ウィリアム・ピーター・ブラッティ


「エクソシスト」(創元推理文庫)

女優クリスの娘リーガンを突如襲う異変。ひとりでに揺れ動くベット。部屋を包む冷気。そして少女は激しく変貌し、男の声で叫ぶ。彼女に何が起きたのか? だが、汚辱に満ちた黒ミサの痕跡が教会で発見され、クリスの友人である映画監督が惨殺されるに至って、事態は《悪魔憑き》の様相を見せはじめた。クリスは神父カラスに助けを求めたが、そのときはまだ知らなかった......目の前で善と悪との闘争がはじまろうとしてることに!

 映画によって本格的に火がついた作品ですが、元々発表時にもベストセラー入りしてたんですねコレ。映画の印象強いな。つーかたいていの方はこの作品に関して背面階段歩きしか知らないでしょうね。

 ストーリーに関しても、『少女に乗り移った悪魔を神父が祓う』という大枠が知られてるだけなんじゃないでしょうか。たとえこの作品に触れたコトのない人でも、内容をきっとそう把握してるはず。僕もそう思ってました。

 ホラーというジャンルに『恐怖』を求めるのはもう諦めてる僕ですが、この作品は引き込まれるように読み進めるコトが出来ました。とは言っても『恐怖』に関しては他のホラー作品と同様微妙な読後感だったのですが、思いのほか衒学部分が多く、しかもそれが楽しめたのが収穫。

 神父カラスの造型がイイです。作品への『少女に乗り移った悪魔を神父が祓う』という漠然とした印象から、あれこれテキトーなコト言って聖水やら念仏やら唱える役割だろうと思ってたのですが、このカラス神父は精神科医でもあり、「神父様お助けを! 娘に悪魔が取り憑いてしまったのです」と助けを乞うクリスに対して、

いやぶっちゃけ悪魔なんていないですから。奥さんイイ歳して何言ってるんですか。それ多重人格か何かでしょ。(意訳)

ぐらいの返答をしてて超意外でした。クール過ぎる。
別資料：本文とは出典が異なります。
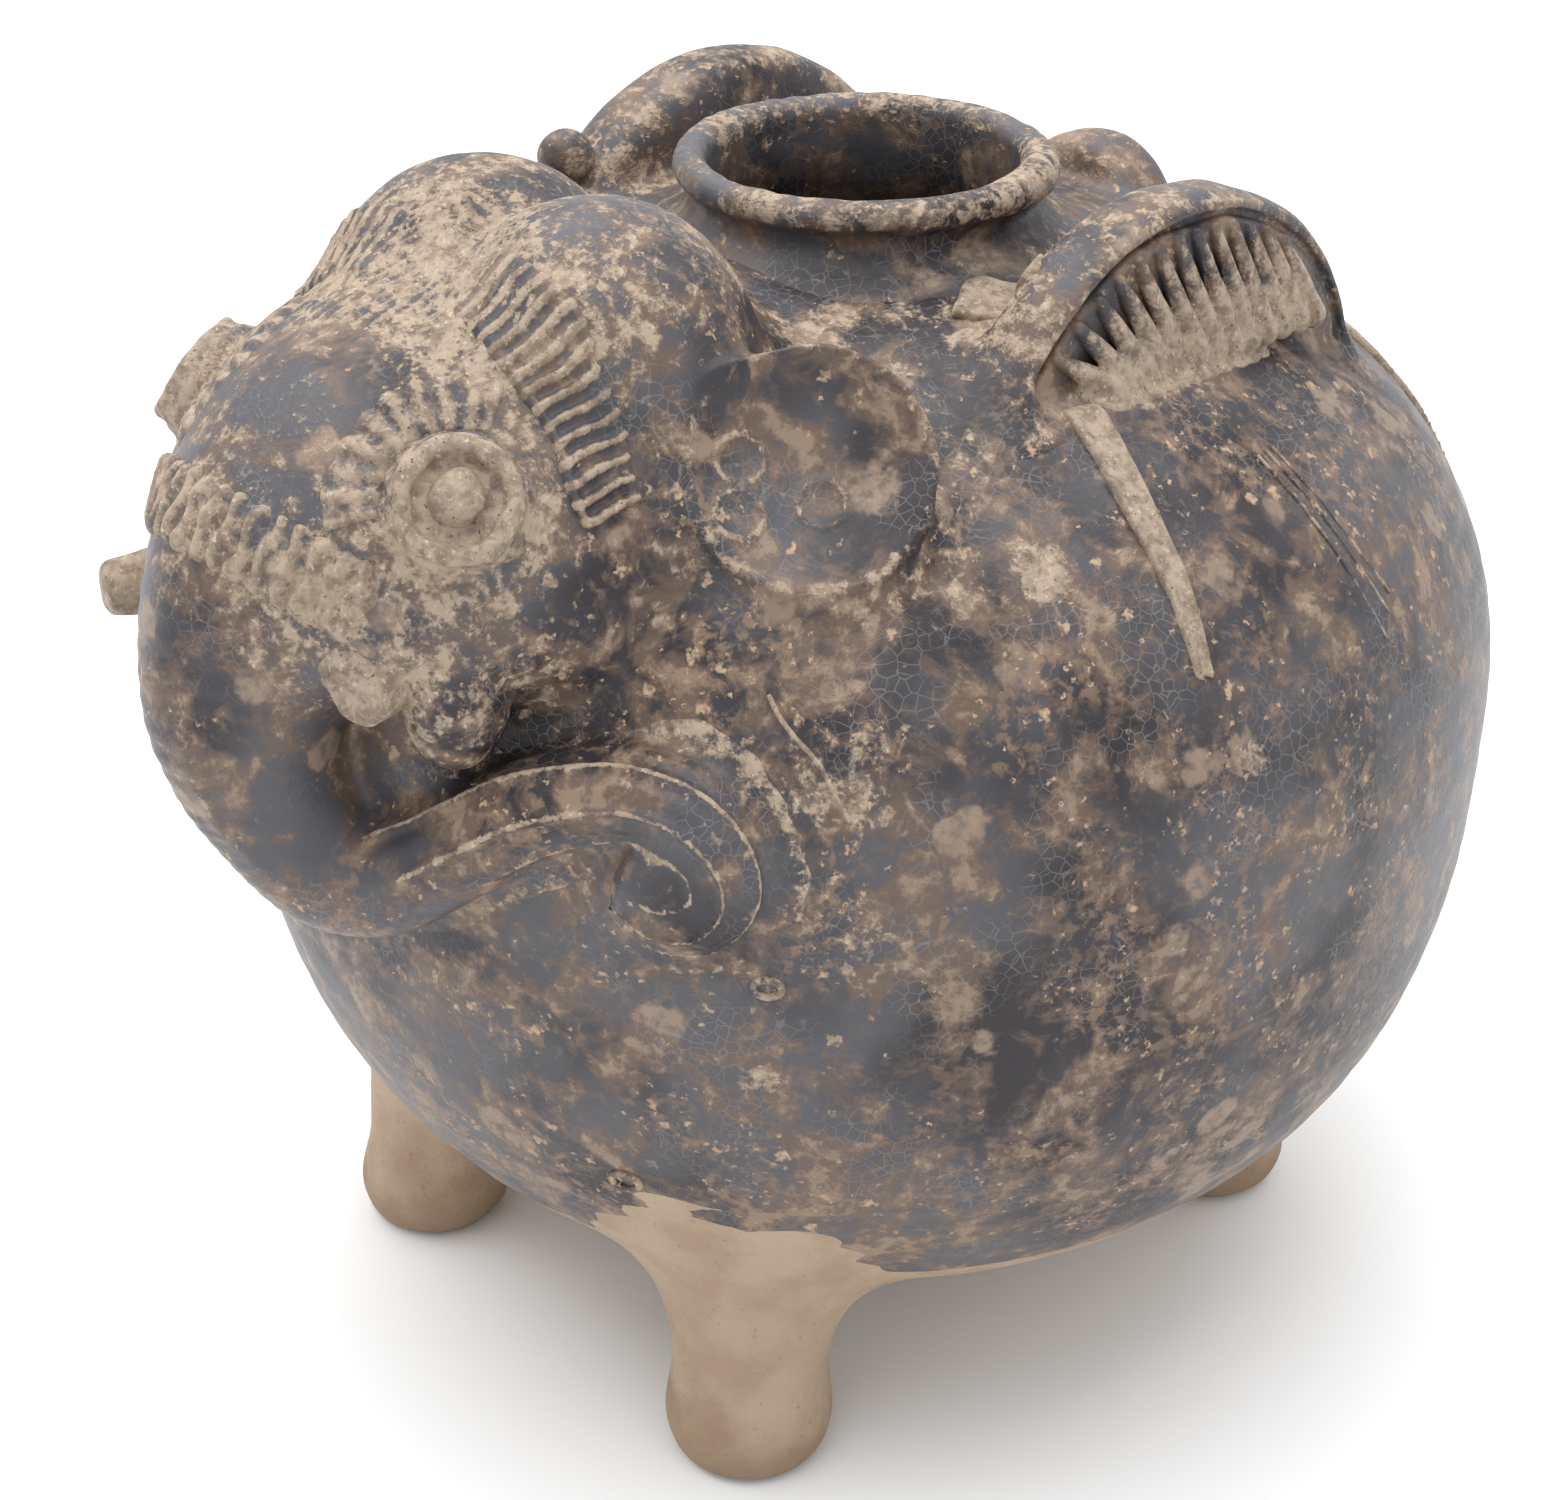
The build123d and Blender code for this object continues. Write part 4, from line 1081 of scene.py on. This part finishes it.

イエズス会神父の態度じゃねえ。

 そんな感じで、神父が少女リーガンの変貌に対して何かしらの『医学的に合理的な解釈』を下すと、新たな様相をリーガンが見せ今までの解釈では説明が付かなくなる、そこでその新しい様相をも含めて更に別の解釈を立てる、この繰り返し部分に精神医学的な衒学が含まれてて興味深く読めました。

 もちろんホラー作品としても体裁は整ってて、ある意味背面歩きが全ての映画版とは異なり、様々な側面から観賞するに耐えうる作品です。